▸ **Direction**: Present the following data again exactly as it is shown.

▸ **Recorded information**:
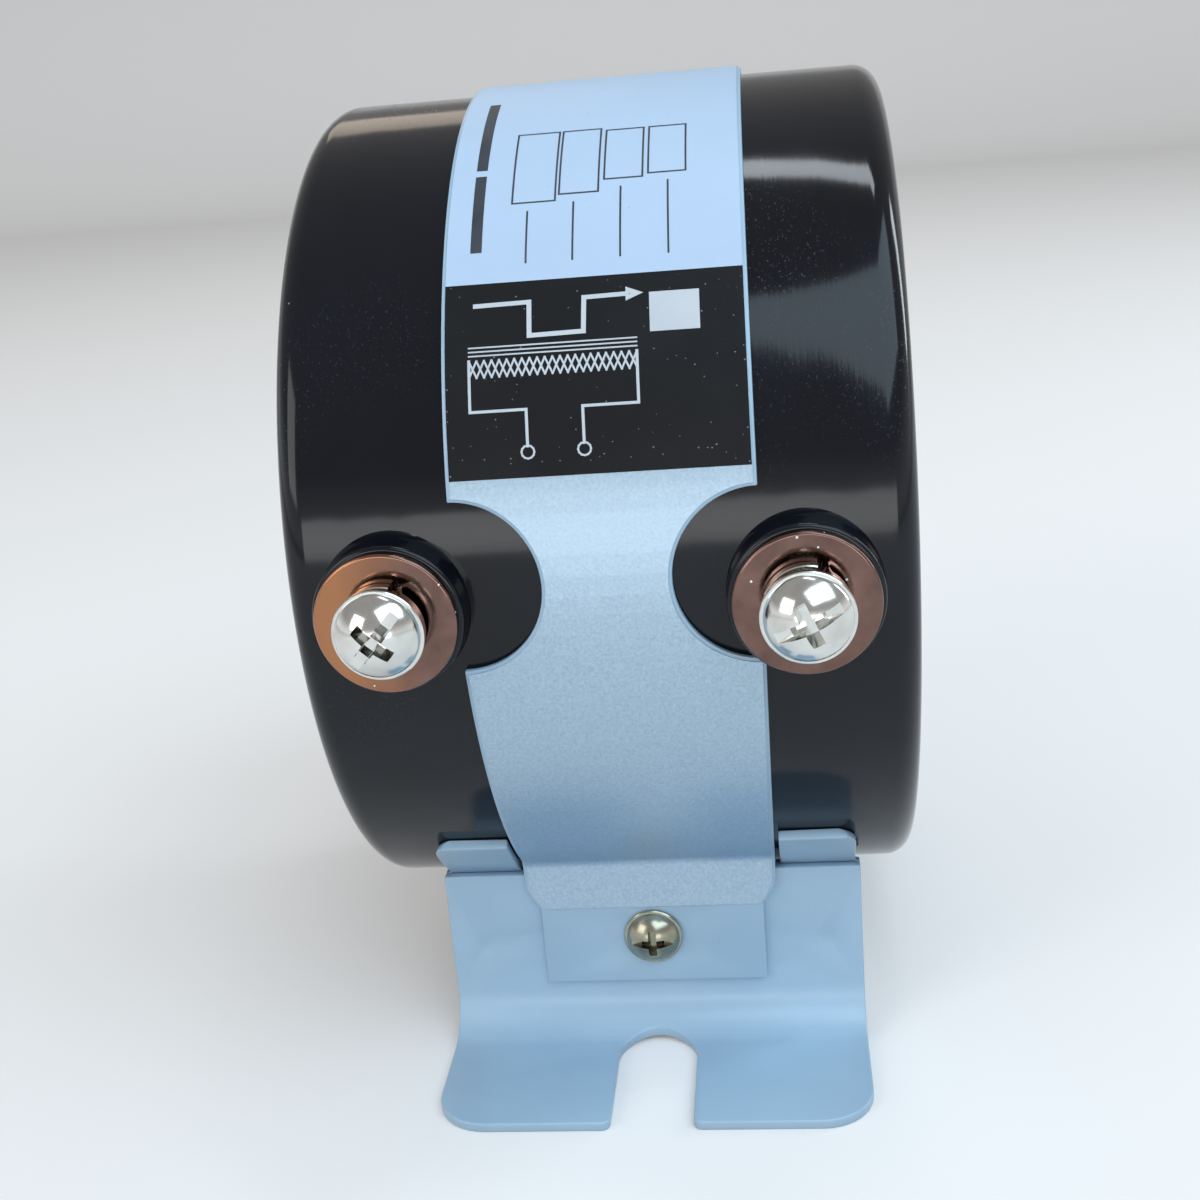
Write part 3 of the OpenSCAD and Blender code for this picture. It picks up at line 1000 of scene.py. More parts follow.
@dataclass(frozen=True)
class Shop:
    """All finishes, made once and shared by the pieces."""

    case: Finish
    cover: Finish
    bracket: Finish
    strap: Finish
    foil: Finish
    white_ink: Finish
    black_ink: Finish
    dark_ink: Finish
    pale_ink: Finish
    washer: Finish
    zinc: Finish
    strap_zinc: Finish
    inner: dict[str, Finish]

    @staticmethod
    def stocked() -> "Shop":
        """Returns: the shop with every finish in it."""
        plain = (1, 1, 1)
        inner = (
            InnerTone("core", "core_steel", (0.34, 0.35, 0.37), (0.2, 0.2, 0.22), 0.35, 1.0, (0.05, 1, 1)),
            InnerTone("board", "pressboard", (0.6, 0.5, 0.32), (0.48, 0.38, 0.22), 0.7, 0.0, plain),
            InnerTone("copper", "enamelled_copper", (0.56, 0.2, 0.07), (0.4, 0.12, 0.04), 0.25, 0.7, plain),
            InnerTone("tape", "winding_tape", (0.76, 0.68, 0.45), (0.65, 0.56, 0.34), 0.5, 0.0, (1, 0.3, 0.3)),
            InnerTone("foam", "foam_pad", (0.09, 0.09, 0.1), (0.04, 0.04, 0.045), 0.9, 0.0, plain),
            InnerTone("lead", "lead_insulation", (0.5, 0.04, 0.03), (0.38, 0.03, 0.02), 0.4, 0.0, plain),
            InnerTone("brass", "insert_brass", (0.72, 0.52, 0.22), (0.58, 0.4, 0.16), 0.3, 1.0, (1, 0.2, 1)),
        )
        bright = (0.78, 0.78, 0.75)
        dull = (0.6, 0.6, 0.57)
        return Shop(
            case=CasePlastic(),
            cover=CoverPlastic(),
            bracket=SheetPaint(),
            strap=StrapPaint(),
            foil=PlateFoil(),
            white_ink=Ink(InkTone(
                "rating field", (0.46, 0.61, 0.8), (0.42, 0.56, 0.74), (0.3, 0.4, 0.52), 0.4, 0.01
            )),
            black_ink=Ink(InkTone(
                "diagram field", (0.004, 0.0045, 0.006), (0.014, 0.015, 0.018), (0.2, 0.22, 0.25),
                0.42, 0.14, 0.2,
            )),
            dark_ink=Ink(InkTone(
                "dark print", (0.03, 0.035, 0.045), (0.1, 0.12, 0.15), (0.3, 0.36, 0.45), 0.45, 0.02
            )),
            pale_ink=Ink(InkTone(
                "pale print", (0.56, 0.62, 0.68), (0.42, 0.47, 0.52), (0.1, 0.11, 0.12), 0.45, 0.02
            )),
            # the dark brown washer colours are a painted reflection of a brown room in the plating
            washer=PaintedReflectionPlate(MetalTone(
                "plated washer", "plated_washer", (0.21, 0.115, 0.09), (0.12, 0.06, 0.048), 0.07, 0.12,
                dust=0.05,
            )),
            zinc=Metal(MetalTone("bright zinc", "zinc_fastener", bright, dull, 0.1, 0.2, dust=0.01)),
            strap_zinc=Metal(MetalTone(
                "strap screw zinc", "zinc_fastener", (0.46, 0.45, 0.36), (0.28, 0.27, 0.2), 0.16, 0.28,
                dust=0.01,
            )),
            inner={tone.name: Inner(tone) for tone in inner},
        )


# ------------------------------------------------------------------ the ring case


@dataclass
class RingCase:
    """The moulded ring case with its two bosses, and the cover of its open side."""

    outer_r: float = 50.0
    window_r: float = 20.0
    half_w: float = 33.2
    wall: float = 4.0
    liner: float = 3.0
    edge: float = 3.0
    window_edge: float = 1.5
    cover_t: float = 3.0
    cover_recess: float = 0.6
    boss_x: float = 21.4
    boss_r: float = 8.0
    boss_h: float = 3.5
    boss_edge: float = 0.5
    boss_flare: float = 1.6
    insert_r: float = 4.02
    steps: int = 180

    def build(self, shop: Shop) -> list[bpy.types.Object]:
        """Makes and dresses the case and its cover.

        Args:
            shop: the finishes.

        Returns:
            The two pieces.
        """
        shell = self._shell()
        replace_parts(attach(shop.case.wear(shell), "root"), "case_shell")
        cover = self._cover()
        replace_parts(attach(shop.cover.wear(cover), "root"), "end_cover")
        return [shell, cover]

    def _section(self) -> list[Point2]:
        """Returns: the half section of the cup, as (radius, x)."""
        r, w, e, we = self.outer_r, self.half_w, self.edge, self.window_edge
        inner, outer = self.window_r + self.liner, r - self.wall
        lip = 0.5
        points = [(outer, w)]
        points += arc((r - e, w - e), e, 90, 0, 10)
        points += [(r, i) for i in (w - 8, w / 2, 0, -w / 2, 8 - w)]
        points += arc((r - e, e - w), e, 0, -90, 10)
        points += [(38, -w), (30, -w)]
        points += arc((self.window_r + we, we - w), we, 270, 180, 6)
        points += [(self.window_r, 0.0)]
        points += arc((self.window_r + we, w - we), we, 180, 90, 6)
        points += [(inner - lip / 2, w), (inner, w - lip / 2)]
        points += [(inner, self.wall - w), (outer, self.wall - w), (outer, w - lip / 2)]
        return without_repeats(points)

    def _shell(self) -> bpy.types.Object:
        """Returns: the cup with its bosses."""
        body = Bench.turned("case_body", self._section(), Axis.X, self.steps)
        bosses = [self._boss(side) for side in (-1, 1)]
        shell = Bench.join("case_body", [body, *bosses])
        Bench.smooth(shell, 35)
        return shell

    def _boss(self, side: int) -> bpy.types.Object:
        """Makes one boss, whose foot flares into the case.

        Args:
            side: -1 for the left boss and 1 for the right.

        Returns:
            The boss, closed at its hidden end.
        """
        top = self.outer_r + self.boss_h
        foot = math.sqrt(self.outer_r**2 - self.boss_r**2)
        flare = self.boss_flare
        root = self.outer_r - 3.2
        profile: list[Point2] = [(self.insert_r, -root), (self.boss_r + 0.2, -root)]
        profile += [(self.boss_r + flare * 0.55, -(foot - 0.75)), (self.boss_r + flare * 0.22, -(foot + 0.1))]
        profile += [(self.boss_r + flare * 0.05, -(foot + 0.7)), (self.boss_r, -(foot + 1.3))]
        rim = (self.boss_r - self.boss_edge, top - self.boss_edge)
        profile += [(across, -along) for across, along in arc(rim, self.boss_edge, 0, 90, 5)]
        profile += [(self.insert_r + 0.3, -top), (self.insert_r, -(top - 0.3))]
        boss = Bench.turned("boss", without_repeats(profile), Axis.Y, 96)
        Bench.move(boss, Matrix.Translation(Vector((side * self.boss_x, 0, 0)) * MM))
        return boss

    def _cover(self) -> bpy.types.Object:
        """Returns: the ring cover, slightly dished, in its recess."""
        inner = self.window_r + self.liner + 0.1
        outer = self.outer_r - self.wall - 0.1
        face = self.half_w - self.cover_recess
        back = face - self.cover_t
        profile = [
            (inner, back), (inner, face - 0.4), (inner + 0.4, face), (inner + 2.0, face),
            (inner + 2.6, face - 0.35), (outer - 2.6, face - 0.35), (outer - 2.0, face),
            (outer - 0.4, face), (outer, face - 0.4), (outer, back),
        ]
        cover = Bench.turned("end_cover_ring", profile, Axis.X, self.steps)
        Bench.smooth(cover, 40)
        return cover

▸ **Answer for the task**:
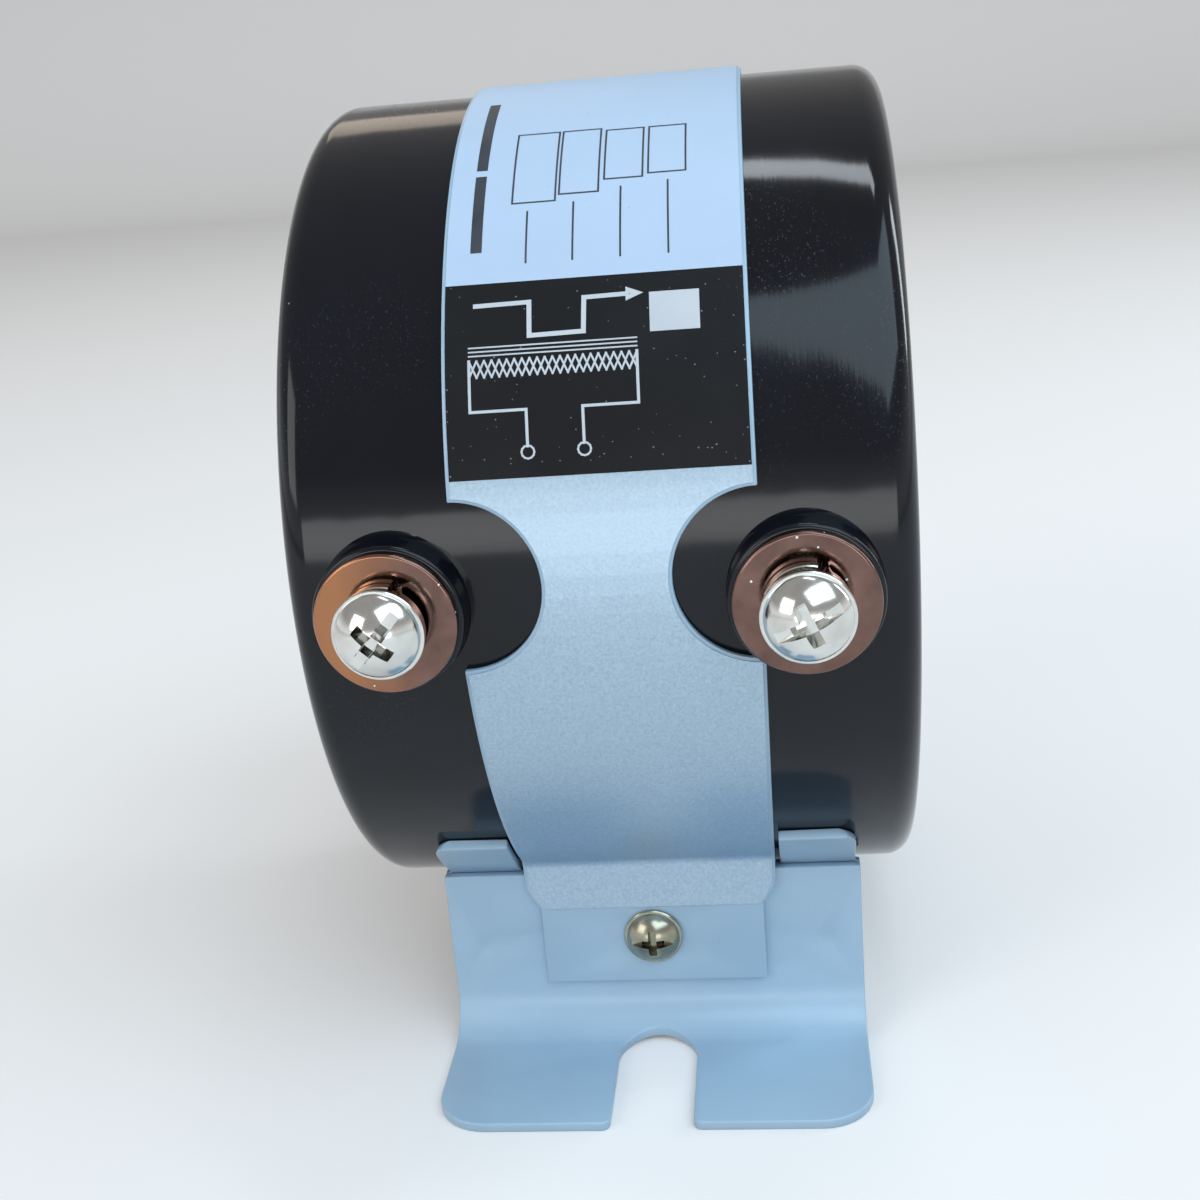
Write part 3 of the OpenSCAD and Blender code for this picture. It picks up at line 1000 of scene.py. More parts follow.
@dataclass(frozen=True)
class Shop:
    """All finishes, made once and shared by the pieces."""

    case: Finish
    cover: Finish
    bracket: Finish
    strap: Finish
    foil: Finish
    white_ink: Finish
    black_ink: Finish
    dark_ink: Finish
    pale_ink: Finish
    washer: Finish
    zinc: Finish
    strap_zinc: Finish
    inner: dict[str, Finish]

    @staticmethod
    def stocked() -> "Shop":
        """Returns: the shop with every finish in it."""
        plain = (1, 1, 1)
        inner = (
            InnerTone("core", "core_steel", (0.34, 0.35, 0.37), (0.2, 0.2, 0.22), 0.35, 1.0, (0.05, 1, 1)),
            InnerTone("board", "pressboard", (0.6, 0.5, 0.32), (0.48, 0.38, 0.22), 0.7, 0.0, plain),
            InnerTone("copper", "enamelled_copper", (0.56, 0.2, 0.07), (0.4, 0.12, 0.04), 0.25, 0.7, plain),
            InnerTone("tape", "winding_tape", (0.76, 0.68, 0.45), (0.65, 0.56, 0.34), 0.5, 0.0, (1, 0.3, 0.3)),
            InnerTone("foam", "foam_pad", (0.09, 0.09, 0.1), (0.04, 0.04, 0.045), 0.9, 0.0, plain),
            InnerTone("lead", "lead_insulation", (0.5, 0.04, 0.03), (0.38, 0.03, 0.02), 0.4, 0.0, plain),
            InnerTone("brass", "insert_brass", (0.72, 0.52, 0.22), (0.58, 0.4, 0.16), 0.3, 1.0, (1, 0.2, 1)),
        )
        bright = (0.78, 0.78, 0.75)
        dull = (0.6, 0.6, 0.57)
        return Shop(
            case=CasePlastic(),
            cover=CoverPlastic(),
            bracket=SheetPaint(),
            strap=StrapPaint(),
            foil=PlateFoil(),
            white_ink=Ink(InkTone(
                "rating field", (0.46, 0.61, 0.8), (0.42, 0.56, 0.74), (0.3, 0.4, 0.52), 0.4, 0.01
            )),
            black_ink=Ink(InkTone(
                "diagram field", (0.004, 0.0045, 0.006), (0.014, 0.015, 0.018), (0.2, 0.22, 0.25),
                0.42, 0.14, 0.2,
            )),
            dark_ink=Ink(InkTone(
                "dark print", (0.03, 0.035, 0.045), (0.1, 0.12, 0.15), (0.3, 0.36, 0.45), 0.45, 0.02
            )),
            pale_ink=Ink(InkTone(
                "pale print", (0.56, 0.62, 0.68), (0.42, 0.47, 0.52), (0.1, 0.11, 0.12), 0.45, 0.02
            )),
            # the dark brown washer colours are a painted reflection of a brown room in the plating
            washer=PaintedReflectionPlate(MetalTone(
                "plated washer", "plated_washer", (0.21, 0.115, 0.09), (0.12, 0.06, 0.048), 0.07, 0.12,
                dust=0.05,
            )),
            zinc=Metal(MetalTone("bright zinc", "zinc_fastener", bright, dull, 0.1, 0.2, dust=0.01)),
            strap_zinc=Metal(MetalTone(
                "strap screw zinc", "zinc_fastener", (0.46, 0.45, 0.36), (0.28, 0.27, 0.2), 0.16, 0.28,
                dust=0.01,
            )),
            inner={tone.name: Inner(tone) for tone in inner},
        )


# ------------------------------------------------------------------ the ring case


@dataclass
class RingCase:
    """The moulded ring case with its two bosses, and the cover of its open side."""

    outer_r: float = 50.0
    window_r: float = 20.0
    half_w: float = 33.2
    wall: float = 4.0
    liner: float = 3.0
    edge: float = 3.0
    window_edge: float = 1.5
    cover_t: float = 3.0
    cover_recess: float = 0.6
    boss_x: float = 21.4
    boss_r: float = 8.0
    boss_h: float = 3.5
    boss_edge: float = 0.5
    boss_flare: float = 1.6
    insert_r: float = 4.02
    steps: int = 180

    def build(self, shop: Shop) -> list[bpy.types.Object]:
        """Makes and dresses the case and its cover.

        Args:
            shop: the finishes.

        Returns:
            The two pieces.
        """
        shell = self._shell()
        replace_parts(attach(shop.case.wear(shell), "root"), "case_shell")
        cover = self._cover()
        replace_parts(attach(shop.cover.wear(cover), "root"), "end_cover")
        return [shell, cover]

    def _section(self) -> list[Point2]:
        """Returns: the half section of the cup, as (radius, x)."""
        r, w, e, we = self.outer_r, self.half_w, self.edge, self.window_edge
        inner, outer = self.window_r + self.liner, r - self.wall
        lip = 0.5
        points = [(outer, w)]
        points += arc((r - e, w - e), e, 90, 0, 10)
        points += [(r, i) for i in (w - 8, w / 2, 0, -w / 2, 8 - w)]
        points += arc((r - e, e - w), e, 0, -90, 10)
        points += [(38, -w), (30, -w)]
        points += arc((self.window_r + we, we - w), we, 270, 180, 6)
        points += [(self.window_r, 0.0)]
        points += arc((self.window_r + we, w - we), we, 180, 90, 6)
        points += [(inner - lip / 2, w), (inner, w - lip / 2)]
        points += [(inner, self.wall - w), (outer, self.wall - w), (outer, w - lip / 2)]
        return without_repeats(points)

    def _shell(self) -> bpy.types.Object:
        """Returns: the cup with its bosses."""
        body = Bench.turned("case_body", self._section(), Axis.X, self.steps)
        bosses = [self._boss(side) for side in (-1, 1)]
        shell = Bench.join("case_body", [body, *bosses])
        Bench.smooth(shell, 35)
        return shell

    def _boss(self, side: int) -> bpy.types.Object:
        """Makes one boss, whose foot flares into the case.

        Args:
            side: -1 for the left boss and 1 for the right.

        Returns:
            The boss, closed at its hidden end.
        """
        top = self.outer_r + self.boss_h
        foot = math.sqrt(self.outer_r**2 - self.boss_r**2)
        flare = self.boss_flare
        root = self.outer_r - 3.2
        profile: list[Point2] = [(self.insert_r, -root), (self.boss_r + 0.2, -root)]
        profile += [(self.boss_r + flare * 0.55, -(foot - 0.75)), (self.boss_r + flare * 0.22, -(foot + 0.1))]
        profile += [(self.boss_r + flare * 0.05, -(foot + 0.7)), (self.boss_r, -(foot + 1.3))]
        rim = (self.boss_r - self.boss_edge, top - self.boss_edge)
        profile += [(across, -along) for across, along in arc(rim, self.boss_edge, 0, 90, 5)]
        profile += [(self.insert_r + 0.3, -top), (self.insert_r, -(top - 0.3))]
        boss = Bench.turned("boss", without_repeats(profile), Axis.Y, 96)
        Bench.move(boss, Matrix.Translation(Vector((side * self.boss_x, 0, 0)) * MM))
        return boss

    def _cover(self) -> bpy.types.Object:
        """Returns: the ring cover, slightly dished, in its recess."""
        inner = self.window_r + self.liner + 0.1
        outer = self.outer_r - self.wall - 0.1
        face = self.half_w - self.cover_recess
        back = face - self.cover_t
        profile = [
            (inner, back), (inner, face - 0.4), (inner + 0.4, face), (inner + 2.0, face),
            (inner + 2.6, face - 0.35), (outer - 2.6, face - 0.35), (outer - 2.0, face),
            (outer - 0.4, face), (outer, face - 0.4), (outer, back),
        ]
        cover = Bench.turned("end_cover_ring", profile, Axis.X, self.steps)
        Bench.smooth(cover, 40)
        return cover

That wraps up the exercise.